The Honest Feedback Challenge

A Pen In Each Hand

By Beaver

  1. Select a piece of writing that a) you’ve submitted at least once and b) has been rejected at least once. For best results, choose something that you like and are puzzled as to why it’s not been accepted.
  2. Find three people who are willing to give you an honest, but harsh, critique. For best results, try to find people who will give you different perspectives, e.g. a friend who reads but doesn’t write, a writer familiar with your genre, a teacher or editor who’ll focus on the technical aspects.
    • Remember: when asking for a critique, you’ll have more luck if you give as well as take.
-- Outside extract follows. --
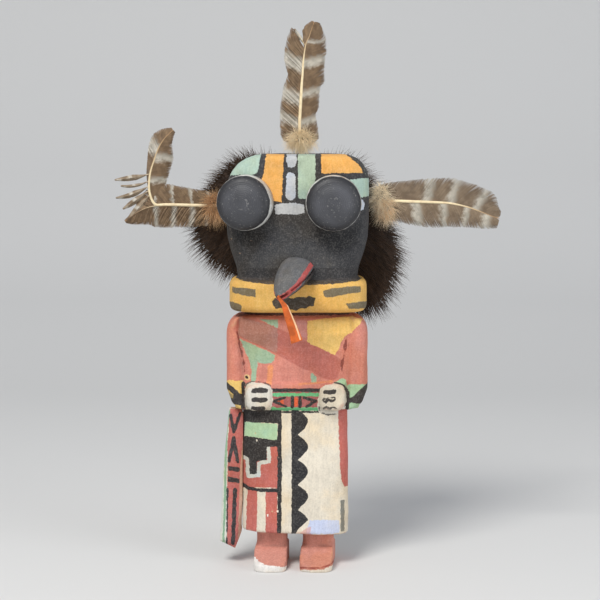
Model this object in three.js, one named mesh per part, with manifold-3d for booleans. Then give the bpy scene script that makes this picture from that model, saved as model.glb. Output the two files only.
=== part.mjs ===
// A kachina doll about 200 mm tall. The figure is carved from one length of cottonwood root and
// painted. Round wooden eyes, a beak, a hip sash, three barred feathers and a strip of fur are
// made apart and pegged, glued or tied on. Millimetres, +Z up; the doll faces -Y and stands on
// its two soles.
import * as THREE from 'three';
import { mergeVertices } from 'three/addons/utils/BufferGeometryUtils.js';
import Module from 'manifold-3d';

const wasm = await Module();
wasm.setup();

// Clearance between two pieces that meet.
const seatGap = 0.3;

// Heights of the figure, stacked from the soles up.
const legLength = 16.6;
const kiltLength = 60.2;
const torsoHeight = 44.6;
const neckHeight = 2.4;
const ruffHeight = 15.2;
const headHeight = 58.6;

// How boxy each part's cross-section is: 2 is an ellipse, and more has squarer corners.
const legBoxy = 4;
const kiltBoxy = 3.6;
const chestBoxy = 5;
const armBoxy = 3.2;
const ruffBoxy = 4;
const headBoxy = 3;

// Points round each cross-section.
const pointsRound = { leg: 24, kilt: 36, chest: 32, arm: 20, neck: 28, ruff: 36, head: 40, eye: 28, beak: 20 };

// Legs and feet.
const legWidth = 15;
const legDepth = 17;
const legSpacing = 22.4;
const footWidth = 15.6;
const footLength = 33;
const heelBehindLeg = 1;
const instepHeight = 9;
const toeHeight = 3.6;
const toeCorner = 5.5;
const toeTurn = { left: -3, right: -4.5 };

// Kilt and belt. The hem flares a little and dips at the doll's left.
const hipShift = -0.9;
const kiltWidth = 50.4;
const kiltDepth = 27;
const hemFlare = 1;
const hemEdge = 0.9;
const hemTilt = -0.035;
const beltHeight = 13.3;
const beltProud = 1.3;
const beltEdge = 1.4;

// Torso, arms and hands. The arms stand proud of the chest, which meets them at the shoulders.
const chestWidth = 60;
const chestDepth = 25.5;
const chestForward = 0.6;
const shoulderWidth = 67.4;
const shoulderRadius = 7.5;
const yokeHeight = 8;
const yokeBlend = 6;
const chestEdge = 2.6;
const ribHeight = 14;
const elbowRadius = 10;
const elbowBelowWaist = 0.4;
const armDepth = 23;
const armProud = 1.4;
const armEdge = 2.2;
const armInnerAtShoulder = { left: 27.6, right: 24.8 };
const armInnerAtWaist = { left: 24, right: 22.4 };
const handWidth = 12.3;
const handHeight = 12.6;
const handThickness = 6.5;
const handProud = 3.6;
const handEdge = 1.5;
const handCorner = 2.2;
const handLean = 4;
const handCentre = { left: -18.2, right: 16.7 };

// Neck and ruff.
const neckWidth = 50;
const neckDepth = 24;
const ruffWidth = 65.4;
const ruffDepth = 38.5;
const ruffForward = 2;
const ruffShift = 0.5;
const ruffEdge = 3;

// Head, turned a little to its own right.
const headWidth = 67.6;
const headDepth = 38;
const headForward = 1;
const headShift = 0.4;
const headTurn = -5;
const jawWidth = 56;
const jawDepth = 33;
const jawRise = 24;
const crownRadius = { left: 17, right: 12.5 };
const crownEdge = 1.6;

// Eyes.
const eyeBaseRadius = 13.3;
const eyeFaceRadius = 12.9;
const eyeLength = 10.5;
const eyeEdge = 2.6;
const eyeDome = 1.1;
const eyeSpacing = 39.4;
const eyeShift = -1.5;
const eyeBelowCrown = 21.2;
const eyeSplay = { left: 11, right: 5 };
const eyeBuried = 6;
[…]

If this is someone’s job (e.g. an editor), pay them. For fellow writers, offer to reciprocate by critiquing a manuscript of theirs. For friends, do something nice (e.g. give them a book you know they’d like) or promise to help them out when they need a favor.
  3. These are the rules: Skip the pleasantries. You don’t want to hear what is working, what they liked. You already know these things, because they’ve been mentioned in the gentle critiques you’ve received, the kind where the critiquer avoids saying anything critical because they don’t want to hurt your feelings or are afraid you’ll go kazoo. You want to know what isn’t working, what they disliked. You’re looking for honest feedback that doesn’t sugarcoat the problems.
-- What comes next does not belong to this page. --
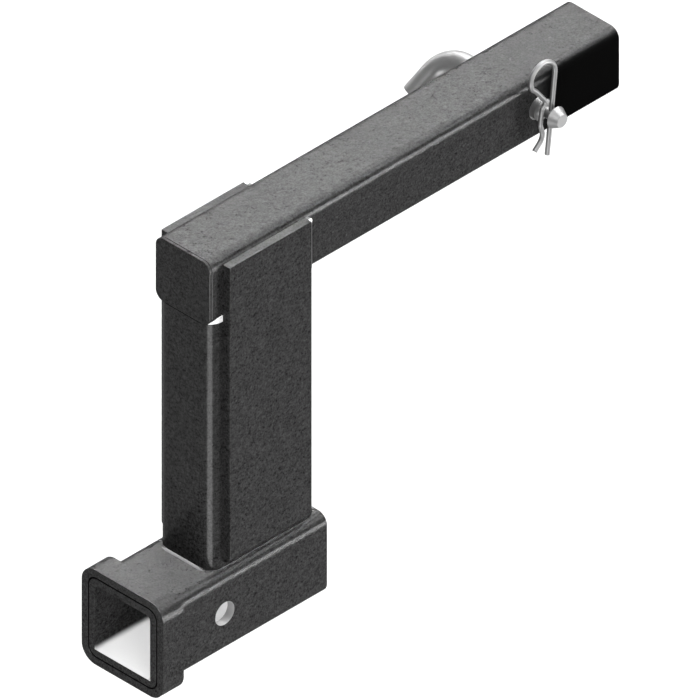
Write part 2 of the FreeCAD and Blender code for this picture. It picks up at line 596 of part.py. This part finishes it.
# Each bend is a word for its radius and turn, +1 to the left and -1 to the right of the wire's way
WIRE = (
    ("leg", 0),
    ("loop", 1),
    ("heel", 1),
    ("back", -1),
    ("run", 0),
    ("shoulder", -1),
    ("seat_top", 1),
    ("seat", 0),
    ("seat_end", 1),
    ("ramp", 0),
    ("throat", -1),
    ("flare", 0),
)
path = sketch_on(clip, "XZ_Plane", "wire_line")
heading = math.pi / 2
x, y = 0.0, -size["leg_below"]
previous = None
for word, hand in WIRE:
    if hand == 0:
        length = size["leg_below"] + size["leg_above"] if word == "leg" else size[word + "_length"]
        far = (x + length * math.cos(heading), y + length * math.sin(heading))
        piece = path.addGeometry(Part.LineSegment(point(x, y), point(*far)))
        first, last = 1, 2
        text = "sizes.leg_below + sizes.leg_above" if word == "leg" else "sizes.%s_length" % word
        limit(path, Sketcher.Constraint("Distance", piece, length), word, text)
    else:
        radius = size[word + "_radius"]
        turn = math.radians(size[word + "_turn"])
        centre = (x - hand * radius * math.sin(heading), y + hand * radius * math.cos(heading))
        start = heading - hand * math.pi / 2
        end = start + hand * turn
        piece = path.addGeometry(arc(centre, radius, min(start, end), max(start, end)))
        first, last = (1, 2) if hand > 0 else (2, 1)
        far = (centre[0] + radius * math.cos(end), centre[1] + radius * math.sin(end))
        heading = heading + hand * turn
        limit(path, Sketcher.Constraint("Radius", piece, radius), word, "sizes.%s_radius" % word)
        limit(path, Sketcher.Constraint("Angle", piece, turn), word + "_sweep", "sizes.%s_turn * 1 deg" % word)
    if previous is None:
        path.addConstraint(Sketcher.Constraint("Vertical", piece))
        path.addConstraint(Sketcher.Constraint("DistanceX", -1, 1, piece, 1, 0))
        limit(path, Sketcher.Constraint("DistanceY", -1, 1, piece, 1, y), "foot", "-sizes.leg_below")
    else:
        path.addConstraint(Sketcher.Constraint("Tangent", previous[0], previous[1], piece, first))
    previous = (piece, last)
    x, y = far
section = sketch_on(clip, "XY_Plane", "wire_section", z="-sizes.leg_below")
circle(section, "sizes.wire_diameter")
wire = clip.newObject("PartDesign::AdditivePipe", "bent_wire")
wire.Profile = section
wire.Spine = (path, ["Edge%d" % number for number in range(1, len(WIRE) + 1)])
clip.Tip = wire

doc.recompute()

# Look over every object, then write one file a piece
NODES = (
    "receiver_tube",
    "receiver_collar",
    "post_tube",
    "shank_tube",
    "shank_end_cap",
    "left_side_plate",
    "right_side_plate",
    "post_base_weld_front",
    "post_base_weld_rear",
    "left_plate_edge_weld",
    "right_plate_edge_weld",
    "left_plate_foot_weld",
    "right_plate_foot_weld",
    "post_top_weld_left_front",
    "post_top_weld_right_front",
    "post_top_weld_left_rear",
    "post_top_weld_right_rear",
    "post_top_weld_back",
    "hitch_pin",
    "spring_clip",
)
for item in doc.Objects:
    if "Invalid" in item.State or "Error" in item.State:
        raise RuntimeError("not computed: %s %s" % (item.Label, item.State))
os.makedirs("parts", exist_ok=True)
for name in NODES:
    item = doc.getObjectsByLabel(name)[0]
    shape = item.Shape
    if shape.isNull() or not shape.isValid() or len(shape.Solids) != 1:
        raise RuntimeError("bad shape: %s, %d solids" % (name, len(shape.Solids)))
    print("%-26s volume %10.1f mm3" % (name, shape.Volume))
    shape.exportStep("parts/%s.step" % name)
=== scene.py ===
import bpy
from mathutils import Matrix, Vector

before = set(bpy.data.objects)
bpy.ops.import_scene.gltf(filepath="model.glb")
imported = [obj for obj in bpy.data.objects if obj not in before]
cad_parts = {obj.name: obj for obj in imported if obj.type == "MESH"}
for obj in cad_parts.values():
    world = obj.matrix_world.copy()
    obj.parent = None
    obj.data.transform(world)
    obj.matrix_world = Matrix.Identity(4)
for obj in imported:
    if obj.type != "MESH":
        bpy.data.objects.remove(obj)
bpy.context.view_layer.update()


# Receiver tube and ring: the lower socket, a square steel tube with a short square ring slid over
# its mouth and welded. All the steelwork has one textured black powder coat, put on after it was
# welded; the socket's lower side and the pin holes' walls have a lighter grey, a painted
# reflection, that fades up the socket's lower corners as painted shade.
class Value:
    """One output of a material's nodes; + - * ** and the methods below add the nodes. Without a
    socket it starts a chain of them."""

    def __init__(self, tree, socket=None):
        self.tree = tree
        self.socket = socket

    def node(self, kind, out, inputs, **settings):
        """Adds any node, with its settings and inputs, and gives one of its outputs."""
        made = self.tree.nodes.new("ShaderNode" + kind)
        for name, setting in settings.items():
            setattr(made, name, setting)
        for name, given in inputs.items():
            feed(self.tree, made.inputs[name], given)
        return Value(self.tree, made.outputs[out])

    def maths(self, operation, first, second):
        return self.node("Math", 0, {0: first, 1: second}, operation=operation)

    def __add__(self, other):
        return self.maths("ADD", self, other)

    def __radd__(self, other):
        return self.maths("ADD", other, self)

    def __sub__(self, other):
        return self.maths("SUBTRACT", self, other)

    def __rsub__(self, other):
        return self.maths("SUBTRACT", other, self)

    def __mul__(self, other):
        return self.maths("MULTIPLY", self, other)

    def __rmul__(self, other):
        return self.maths("MULTIPLY", other, self)

    def __pow__(self, other):
        return self.maths("POWER", self, other)

    def __abs__(self):
        return self.maths("ABSOLUTE", self, 0)

    def most(self, other):
        """The larger of the two."""
        return self.maths("MAXIMUM", self, other)

    def step(self, low, high):
        """0 below low, 1 above high, smooth between."""
        shares = {"Value": self, "From Min": low, "From Max": high}
        return self.node("MapRange", 0, shares, interpolation_type="SMOOTHSTEP")

    def fade(self, low, high):
        """1 below low, 0 above high, smooth between."""
        return 1.0 - self.step(low, high)

    def noise(self, size, detail=2.0, rough=0.5):
        """Noise from 0 to 1 whose lumps are about size metres wide."""
        inputs = {"Vector": self, "Scale": 1 / size, "Detail": detail, "Roughness": rough}
        return self.node("TexNoise", 0, inputs)

    def axes(self):
        """The three numbers of a place."""
        parts = self.node("SeparateXYZ", 0, {"Vector": self})
        return [Value(self.tree, socket) for socket in parts.socket.node.outputs]

    def stretch(self, way, share):
        """The place with its part along the unit vector way cut to the share, which draws a
        pattern out along that way."""
        along = self.node("VectorMath", "Value", {0: self, 1: way}, operation="DOT_PRODUCT")
        less = {0: way, "Scale": along * (1 - share)}
        part = self.node("VectorMath", 0, less, operation="SCALE")
        return self.node("VectorMath", 0, {0: self, 1: part}, operation="SUBTRACT")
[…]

  4. Make it clear that you will not be mad at them if their feedback is harsh.
  5. Don’t get mad when the feedback is harsh.
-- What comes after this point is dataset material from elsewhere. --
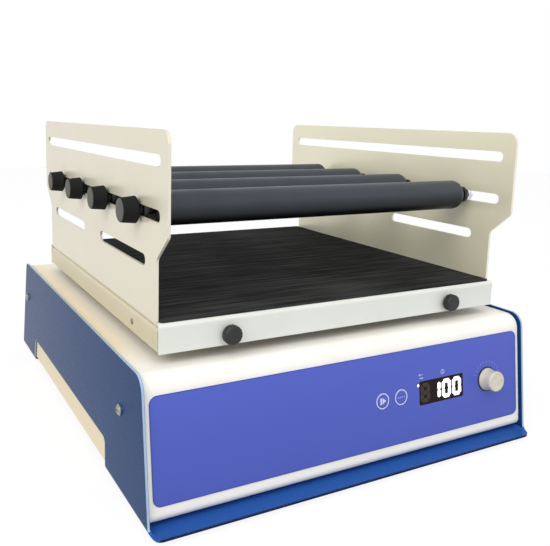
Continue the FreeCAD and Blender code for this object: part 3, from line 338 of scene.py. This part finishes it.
blueCoat = coatedSheet("blueCoat", (6, 58, 112), (5, 53, 105), 0.24, relief=0.1, sheen=0.04,
                       zones=panZones)
whiteCoat = coatedSheet("whiteCoat", (244, 243, 238), (238, 236, 230), 0.42, sheen=0.15,
                        zones=coverZones)
trayCoat = coatedSheet("trayCoat", (224, 228, 222), (216, 220, 214), 0.38, 0.1)
creamCoat = coatedSheet("creamCoat", (206, 199, 172), (197, 189, 162), 0.34, 0.1)
leftSteel = satinPlate("leftPlateSteel", plate["leftTone"])
rightSteel = satinPlate("rightPlateSteel", plate["rightTone"])
steel = metal("zincSteel", (196, 198, 202), 0.28)
rivetSteel = metal("rivetSteel", (146, 143, 131), 0.45)
thumbPlastic = plastic("thumbPlastic", (23, 25, 24), 0.4, sheen=0.45)
groundSteel = metal("groundSteel", (205, 206, 208), 0.16, bare["drawnZ"])
aluminium = metal("machinedAluminium", (210, 212, 214), 0.3)
bronze = metal("oiledBronze", (176, 132, 78), 0.32)
darkSteel = metal("darkSteel", (92, 94, 98), 0.4)
blackPlastic = plastic("blackPlastic", (14, 15, 15), 0.42, sheen=0.2)
ivoryPlastic = plastic("ivoryPlastic", (203, 197, 183), 0.42, 0.4 * mm, 0.006 * mm)
greenBoard = plastic("circuitBoard", (24, 84, 52), 0.35, 1.2 * mm)
enamel = plastic("motorEnamel", (38, 40, 44), 0.3, 0.9 * mm)
footRubber = mattRubber()
print("finishes built")


stud = {
    "steel": (216, 219, 226),
    "black": (12, 12, 13),
    "pitch": 1.25 * mm,  # of the thread in the slots
    "thread": 0.12 * mm,
    "collar": 158 * mm,  # outside face of the two collars, from the middle
    "sleeve": 149.8 * mm,
}


def barStud():
    # Drawn steel, threaded at both ends, with black collars inside the plates, and its left end, in the
    # left plate's slot, painted black as painted shade
    finish = Finish("barStud")
    x = finish.axes()[0]
    collar = (abs(x) > stud["sleeve"]) * (abs(x) < stud["collar"])
    # The left end is painted black, as painted shade in the left plate's slot
    black = collar + (x < -stud["collar"])
    drawn = finish.noise(bare["lines"], 3.0, 0.6, bare["drawnX"])
    tone = finish.tint(black, paint(*stud["steel"]), paint(*stud["black"]))
    wave = finish.node("Math", {"operation": "SINE"}, {0: x * (2 * math.pi / stud["pitch"])})
    normal = finish.bump(wave * (abs(x) > stud["collar"]), stud["thread"], finish.softEdges(bare["edge"]))
    return finish.feed(Base_Color=tone, Metallic=1.0 - black, Normal=normal,
                       Roughness=0.2 + 0.12 * drawn + 0.25 * black)


film = {
    "top": (80, 95, 194),
    "bottom": (69, 86, 178),
    "velvet": 0.22 * mm,
    "relief": 0.004 * mm,
    "cloud": 90 * mm,
}


def membrane():
    # Polyester overlay, back-printed: very fine velvet grain, and painted lighter towards its top as
    # painted light
    finish = Finish("membraneBlue", Specular_IOR_Level=0.35)
    low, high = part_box("control_overlay")
    velvet = finish.noise(film["velvet"], 1.0)
    cloud = finish.noise(film["cloud"], 2.0)
    rise = finish.ramp(finish.axes()[2], low.z, high.z)
    # Painted light: the tone rises towards the overlay's top
    tone = finish.tint(rise * 0.75 + cloud * 0.25, paint(*film["bottom"]), paint(*film["top"]))
    return finish.feed(Base_Color=tone, Normal=finish.bump(velvet, film["relief"]),
                       Roughness=0.36 + 0.08 * velvet)


sleeve = {
    # painted light on top, painted shade underneath
    "top": (65, 69, 76),
    "under": (13, 13, 14),
    "rise": (0.12, 0.66),  # shares of the height between which the tone changes
    "pore": 0.5 * mm,
    "relief": 0.006 * mm,
    "bloom": 22 * mm,
}


def sleeveFoam():
    # Dense foam, painted paler on top as painted light and nearly black underneath as painted shade
    finish = Finish("sleeveFoam", Specular_IOR_Level=0.12)
    low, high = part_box("bar_sleeve_1")
    first, last = (low.z + share * (high.z - low.z) for share in sleeve["rise"])
    pores = finish.pores(sleeve["pore"])
    bloom = finish.ramp(finish.noise(sleeve["bloom"], 4.0, 0.6), 0.45, 0.8)
    paintedTopLight = finish.ramp(finish.axes()[2], first, last)
    tone = finish.tint(paintedTopLight * (1.0 - 0.15 * bloom), paint(*sleeve["under"]), paint(*sleeve["top"]))
    return finish.feed(Base_Color=tone, Normal=finish.bump(pores, sleeve["relief"]),
                       Roughness=0.36 + 0.1 * bloom - 0.05 * pores)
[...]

  6. If you absolutely must be mad, get thee to a private place, rant until you’ve got it out of your system, and let it go. Under no circumstances should you vent your anger in the presence of your readers.
  7. If any of your readers find themselves unable to say anything critical, find another reader. UPOP isn’t going to take your writing to the next level. Harsh feedback stings a little at first, but time and acceptances soothe the pain.